I negoziati sono iniziati all’insegna dei dissensi tra un’ampia maggioranza di Stati a favore di un finanziamento solidale e i cosiddetti Paesi “frugali”, restii a condividere un debito. L’Ungheria e la Polonia, con il loro rifiuto del meccanismo di condizionalità legato al rispetto dello Stato di diritto, hanno poi dato del filo da torcere all’iniziativa comunitaria. Il progetto, che stava per naufragare, è stato così rimandato ma nel frattempo si profilava un nuovo ostacolo: il rinvio alla Corte costituzionale tedesca. Eppure, alla fine, il cavaliere europeo è riuscito a fare un percorso netto con l’avvenuta ratifica da parte dei parlamenti degli Stati membri. Per la prima volta, l’Unione Europea potrà contrarre debito a nome proprio. I primi assegni saranno disponibili a luglio e andranno a completare le dotazioni di bilancio predisposte a livello nazionale. Nel giro di un anno, l’Unione ha così rafforzato le sue fondamenta con l‘adozione di una forma di solidarietà di bilancio, una decisione molto rapida dal punto di vista della costruzione europea.

Sull’altra sponda dell’Atlantico questo stesso periodo sembra molto lungo però e presenta parecchi punti di debolezza. Molto lungo perché, in meno di sei mesi, ben tre piani ingenti sono stati adottati dall’Amministrazione Biden: l’American Rescue Plan(1.900 miliardi di dollari), l’American Jobs Plan (2.000 miliardi di dollari) e l’American Family Plan (1.800 miliardi di dollari). Come se non bastasse, l’Amministrazione Biden presenterà la sua manovra di bilancio 2022 che dovrebbe, anch’essa, essere di proporzioni storiche, pari a circa 6.000 miliardi di dollari. Messo a confronto, il piano europeo sembra quindi molto debole tenuto conto degli importi in gioco: circa il 27% del PIL negli Stati Uniti contro il 5,6% «soltanto» per il piano comune dell’UE. Gli Stati Uniti sono diventati delle cicale ormai, gli europei delle formiche.

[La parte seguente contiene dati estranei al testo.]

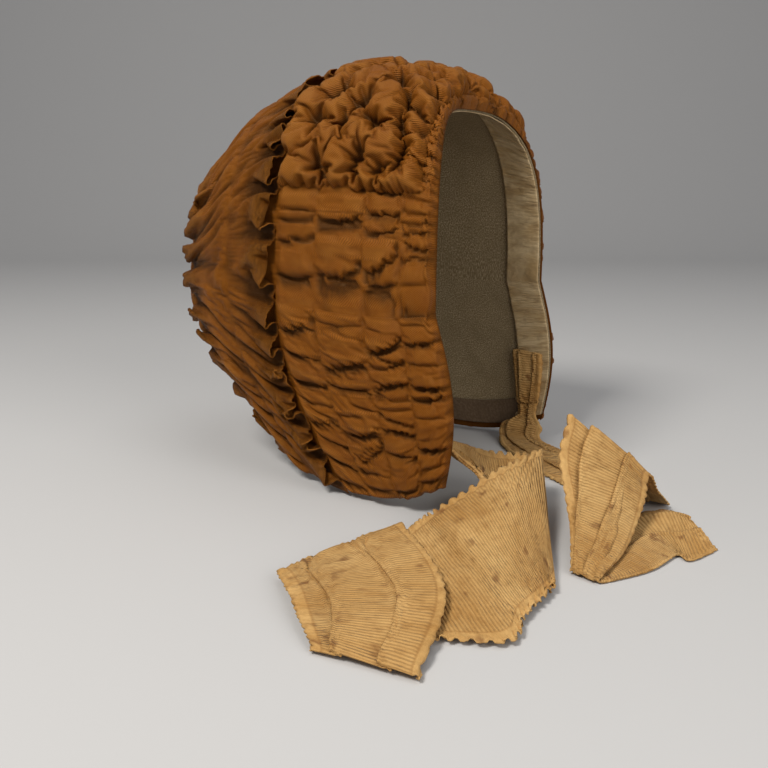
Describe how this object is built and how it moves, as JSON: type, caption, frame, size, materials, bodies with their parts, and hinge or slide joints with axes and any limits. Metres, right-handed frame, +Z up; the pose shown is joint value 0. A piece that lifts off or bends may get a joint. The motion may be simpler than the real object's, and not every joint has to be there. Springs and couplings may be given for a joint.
{
  "type": "quilted hood",
  "caption": "Shirred and wadded silk hood in its worn form, with a ruched crown, a rippled ruffle band and wide pinked ribbon ties.",
  "frame": {"origin": "head seat: the point inside the crown, on the lining, that rests on the top of the head", "axes": "+Z up, -Y the way the wearer faces, -X the wearer's right hand"},
  "size_m": [0.3884, 0.4227, 0.2944],
  "materials": {
    "silk_front": "rust-brown silk twill, shirred over wadding",
    "silk_back": "rust-brown silk twill, gathered",
    "silk_ruffle": "rust-brown silk twill, double ruffle",
    "silk_ruching": "rust-brown silk twill, puffed",
    "wool_lining": "grey-olive speckled wool",
    "satin_facing": "aged cream satin",
    "silk_neck": "taupe-brown silk",
    "ribbon_right": "cream grosgrain ribbon, pinked edges, stained",
    "ribbon_left": "cream grosgrain ribbon, pinked edges, stained"
  },
  "bodies": {
    "root": {"front_section": "silk_front", "back_section": "silk_back", "ruffle_band": "silk_ruffle", "top_ruching": "silk_ruching", "lining": "wool_lining", "front_facing": "satin_facing", "neck_facing": "silk_neck", "right_tie": "ribbon_right", "left_tie": "ribbon_left"}
  },
  "joints": []
}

Queste divergenze nelle opzioni di bilancio non si sono finora riflesse sul mercato dei cambi che rimane relativamente calmo e poco direzionale. Il cambio euro/dollaro, ad esempio, è stabile rispetto a gennaio. Ma, alla luce dei livelli abissali che si stanno profilando nel Paese, l’aumento dei disavanzi gemelli – di bilancio e commerciale – negli Stati Uniti depone a favore di un’erosione del dollaro. D’altra parte, il rafforzamento senza precedenti della valuta cinese sta invece a dimostrare che un surplus commerciale e una gestione di bilancio più rigorosa possono favorire l’apprezzamento di una valuta.

Il famoso adagio “Il dollaro è la nostra moneta ma è il vostro problema” potrebbe quindi trasformarsi in “Il dollaro è la nostra moneta e il nostro problema”. Questa volta per gli americani, e non per i loro partner meno propensi a spendere.